# Given instruction
Every line from the first one to the line containing "originTo(clip, (93.2, -28, 99))" should be echoed exactly; leave out the rest.

# Given data

====================

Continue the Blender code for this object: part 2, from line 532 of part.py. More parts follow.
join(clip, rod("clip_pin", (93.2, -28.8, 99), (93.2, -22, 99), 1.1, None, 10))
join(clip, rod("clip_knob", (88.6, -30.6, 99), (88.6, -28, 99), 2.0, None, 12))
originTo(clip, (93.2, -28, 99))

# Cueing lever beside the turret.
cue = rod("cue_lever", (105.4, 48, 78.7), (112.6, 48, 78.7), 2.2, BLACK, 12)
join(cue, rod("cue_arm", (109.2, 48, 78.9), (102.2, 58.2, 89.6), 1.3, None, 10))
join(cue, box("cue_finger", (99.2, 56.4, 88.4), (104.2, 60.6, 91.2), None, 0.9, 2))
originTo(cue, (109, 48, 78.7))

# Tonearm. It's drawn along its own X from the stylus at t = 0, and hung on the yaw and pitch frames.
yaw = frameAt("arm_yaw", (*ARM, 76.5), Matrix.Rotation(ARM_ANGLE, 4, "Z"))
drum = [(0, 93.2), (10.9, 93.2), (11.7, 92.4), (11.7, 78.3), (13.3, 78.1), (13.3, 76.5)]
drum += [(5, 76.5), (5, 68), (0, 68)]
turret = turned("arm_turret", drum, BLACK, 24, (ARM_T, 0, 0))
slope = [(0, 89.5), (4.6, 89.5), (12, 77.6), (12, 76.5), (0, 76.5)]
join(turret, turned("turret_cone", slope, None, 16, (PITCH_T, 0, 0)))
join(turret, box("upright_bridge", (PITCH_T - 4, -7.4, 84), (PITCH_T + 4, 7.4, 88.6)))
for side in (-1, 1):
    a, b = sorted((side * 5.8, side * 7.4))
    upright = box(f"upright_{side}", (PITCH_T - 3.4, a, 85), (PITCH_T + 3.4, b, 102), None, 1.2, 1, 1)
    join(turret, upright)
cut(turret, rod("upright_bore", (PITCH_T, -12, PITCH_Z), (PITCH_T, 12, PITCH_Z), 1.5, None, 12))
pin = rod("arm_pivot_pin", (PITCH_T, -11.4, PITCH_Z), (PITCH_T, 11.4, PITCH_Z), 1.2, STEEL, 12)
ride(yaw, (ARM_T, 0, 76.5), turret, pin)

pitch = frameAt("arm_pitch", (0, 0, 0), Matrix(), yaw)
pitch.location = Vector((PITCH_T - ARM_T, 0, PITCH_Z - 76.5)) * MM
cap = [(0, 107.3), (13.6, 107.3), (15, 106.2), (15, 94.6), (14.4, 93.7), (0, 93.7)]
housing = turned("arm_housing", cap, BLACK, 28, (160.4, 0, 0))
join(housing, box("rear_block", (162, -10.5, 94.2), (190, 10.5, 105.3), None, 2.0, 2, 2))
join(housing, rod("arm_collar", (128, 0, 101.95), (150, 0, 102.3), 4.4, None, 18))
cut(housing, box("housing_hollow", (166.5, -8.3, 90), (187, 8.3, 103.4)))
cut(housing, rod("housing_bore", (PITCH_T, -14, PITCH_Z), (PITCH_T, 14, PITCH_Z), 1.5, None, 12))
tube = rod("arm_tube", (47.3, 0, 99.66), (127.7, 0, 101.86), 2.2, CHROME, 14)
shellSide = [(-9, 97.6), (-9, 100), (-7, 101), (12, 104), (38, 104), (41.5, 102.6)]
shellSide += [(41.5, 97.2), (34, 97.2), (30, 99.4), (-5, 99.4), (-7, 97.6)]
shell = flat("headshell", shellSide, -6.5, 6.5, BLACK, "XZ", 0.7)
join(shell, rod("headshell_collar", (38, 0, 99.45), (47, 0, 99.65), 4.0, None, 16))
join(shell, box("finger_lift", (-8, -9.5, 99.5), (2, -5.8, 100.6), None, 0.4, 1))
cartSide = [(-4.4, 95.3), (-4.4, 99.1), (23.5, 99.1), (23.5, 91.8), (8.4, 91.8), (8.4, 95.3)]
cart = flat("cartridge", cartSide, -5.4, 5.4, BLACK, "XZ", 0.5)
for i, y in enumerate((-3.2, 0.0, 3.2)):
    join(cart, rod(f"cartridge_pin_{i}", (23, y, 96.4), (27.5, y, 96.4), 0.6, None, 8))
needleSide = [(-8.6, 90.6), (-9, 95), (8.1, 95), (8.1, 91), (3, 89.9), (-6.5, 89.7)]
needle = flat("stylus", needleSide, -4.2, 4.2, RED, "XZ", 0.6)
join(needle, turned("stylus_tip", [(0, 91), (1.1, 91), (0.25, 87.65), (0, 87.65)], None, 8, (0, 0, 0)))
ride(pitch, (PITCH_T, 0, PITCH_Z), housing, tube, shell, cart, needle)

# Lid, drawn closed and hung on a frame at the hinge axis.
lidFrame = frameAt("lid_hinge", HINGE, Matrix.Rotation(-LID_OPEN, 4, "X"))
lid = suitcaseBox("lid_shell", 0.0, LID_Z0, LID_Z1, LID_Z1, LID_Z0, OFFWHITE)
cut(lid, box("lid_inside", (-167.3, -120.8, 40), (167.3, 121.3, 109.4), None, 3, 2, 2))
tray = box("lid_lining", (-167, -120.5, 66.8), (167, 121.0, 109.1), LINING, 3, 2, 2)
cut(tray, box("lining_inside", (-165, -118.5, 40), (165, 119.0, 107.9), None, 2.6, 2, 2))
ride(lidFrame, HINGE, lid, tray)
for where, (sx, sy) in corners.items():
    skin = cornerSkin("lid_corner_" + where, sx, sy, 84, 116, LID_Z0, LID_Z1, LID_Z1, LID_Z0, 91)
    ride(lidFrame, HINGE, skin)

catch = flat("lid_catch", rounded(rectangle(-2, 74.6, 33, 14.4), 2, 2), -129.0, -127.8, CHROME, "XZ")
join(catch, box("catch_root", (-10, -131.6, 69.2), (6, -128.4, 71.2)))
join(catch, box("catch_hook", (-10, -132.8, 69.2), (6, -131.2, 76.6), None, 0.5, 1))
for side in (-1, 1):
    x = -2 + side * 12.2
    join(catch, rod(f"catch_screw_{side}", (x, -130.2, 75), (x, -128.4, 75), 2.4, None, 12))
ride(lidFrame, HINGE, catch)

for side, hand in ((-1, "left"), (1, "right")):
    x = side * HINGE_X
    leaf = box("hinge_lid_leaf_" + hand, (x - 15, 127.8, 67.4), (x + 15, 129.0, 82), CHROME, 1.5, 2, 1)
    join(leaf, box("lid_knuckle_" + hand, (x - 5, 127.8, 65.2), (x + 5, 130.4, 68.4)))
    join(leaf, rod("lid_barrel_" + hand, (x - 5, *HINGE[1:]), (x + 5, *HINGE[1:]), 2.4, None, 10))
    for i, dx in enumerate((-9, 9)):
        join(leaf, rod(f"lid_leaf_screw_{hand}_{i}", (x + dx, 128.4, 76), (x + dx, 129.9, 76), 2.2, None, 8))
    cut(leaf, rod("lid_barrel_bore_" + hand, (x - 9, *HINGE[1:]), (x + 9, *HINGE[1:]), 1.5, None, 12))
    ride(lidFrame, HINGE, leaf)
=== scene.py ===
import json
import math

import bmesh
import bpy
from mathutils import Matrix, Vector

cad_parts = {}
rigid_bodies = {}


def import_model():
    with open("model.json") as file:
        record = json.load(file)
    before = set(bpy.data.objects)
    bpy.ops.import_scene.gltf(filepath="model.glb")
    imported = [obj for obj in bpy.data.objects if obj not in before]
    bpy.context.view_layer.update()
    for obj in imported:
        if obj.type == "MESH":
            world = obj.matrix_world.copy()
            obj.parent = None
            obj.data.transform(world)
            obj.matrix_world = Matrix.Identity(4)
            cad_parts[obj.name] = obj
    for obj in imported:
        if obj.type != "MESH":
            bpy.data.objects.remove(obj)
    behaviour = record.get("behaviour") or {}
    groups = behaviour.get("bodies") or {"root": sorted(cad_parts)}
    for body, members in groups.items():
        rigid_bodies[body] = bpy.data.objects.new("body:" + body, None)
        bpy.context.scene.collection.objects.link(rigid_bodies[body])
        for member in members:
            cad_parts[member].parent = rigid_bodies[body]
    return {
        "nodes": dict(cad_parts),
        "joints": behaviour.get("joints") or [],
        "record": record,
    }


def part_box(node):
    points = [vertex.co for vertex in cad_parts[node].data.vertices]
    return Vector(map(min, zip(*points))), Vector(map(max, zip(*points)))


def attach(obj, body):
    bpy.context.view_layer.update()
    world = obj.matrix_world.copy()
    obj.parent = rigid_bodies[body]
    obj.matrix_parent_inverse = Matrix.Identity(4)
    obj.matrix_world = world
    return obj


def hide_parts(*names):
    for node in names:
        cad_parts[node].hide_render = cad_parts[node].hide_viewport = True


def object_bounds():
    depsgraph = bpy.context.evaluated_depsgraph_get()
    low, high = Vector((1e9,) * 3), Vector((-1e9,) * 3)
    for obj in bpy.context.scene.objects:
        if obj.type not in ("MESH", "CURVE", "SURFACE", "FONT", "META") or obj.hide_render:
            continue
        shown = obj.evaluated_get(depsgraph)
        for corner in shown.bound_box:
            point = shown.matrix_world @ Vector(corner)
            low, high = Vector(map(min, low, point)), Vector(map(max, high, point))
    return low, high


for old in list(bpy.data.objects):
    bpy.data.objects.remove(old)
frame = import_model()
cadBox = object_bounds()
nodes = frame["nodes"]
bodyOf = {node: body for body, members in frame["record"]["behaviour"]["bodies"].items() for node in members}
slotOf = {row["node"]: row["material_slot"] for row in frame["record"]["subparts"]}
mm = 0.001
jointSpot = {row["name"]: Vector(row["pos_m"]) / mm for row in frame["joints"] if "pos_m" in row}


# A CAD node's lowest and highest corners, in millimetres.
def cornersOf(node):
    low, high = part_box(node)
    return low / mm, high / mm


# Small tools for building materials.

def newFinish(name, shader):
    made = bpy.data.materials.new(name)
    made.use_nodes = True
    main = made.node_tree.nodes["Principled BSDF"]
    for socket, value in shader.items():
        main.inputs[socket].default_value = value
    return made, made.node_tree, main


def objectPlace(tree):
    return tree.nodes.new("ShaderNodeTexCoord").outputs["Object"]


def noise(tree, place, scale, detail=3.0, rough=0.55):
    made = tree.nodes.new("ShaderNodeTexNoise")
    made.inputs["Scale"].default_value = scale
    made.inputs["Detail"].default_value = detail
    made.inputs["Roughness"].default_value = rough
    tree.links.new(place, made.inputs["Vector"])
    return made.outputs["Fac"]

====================

# Solution
Continue the Blender code for this object: part 2, from line 532 of part.py. More parts follow.
join(clip, rod("clip_pin", (93.2, -28.8, 99), (93.2, -22, 99), 1.1, None, 10))
join(clip, rod("clip_knob", (88.6, -30.6, 99), (88.6, -28, 99), 2.0, None, 12))
originTo(clip, (93.2, -28, 99))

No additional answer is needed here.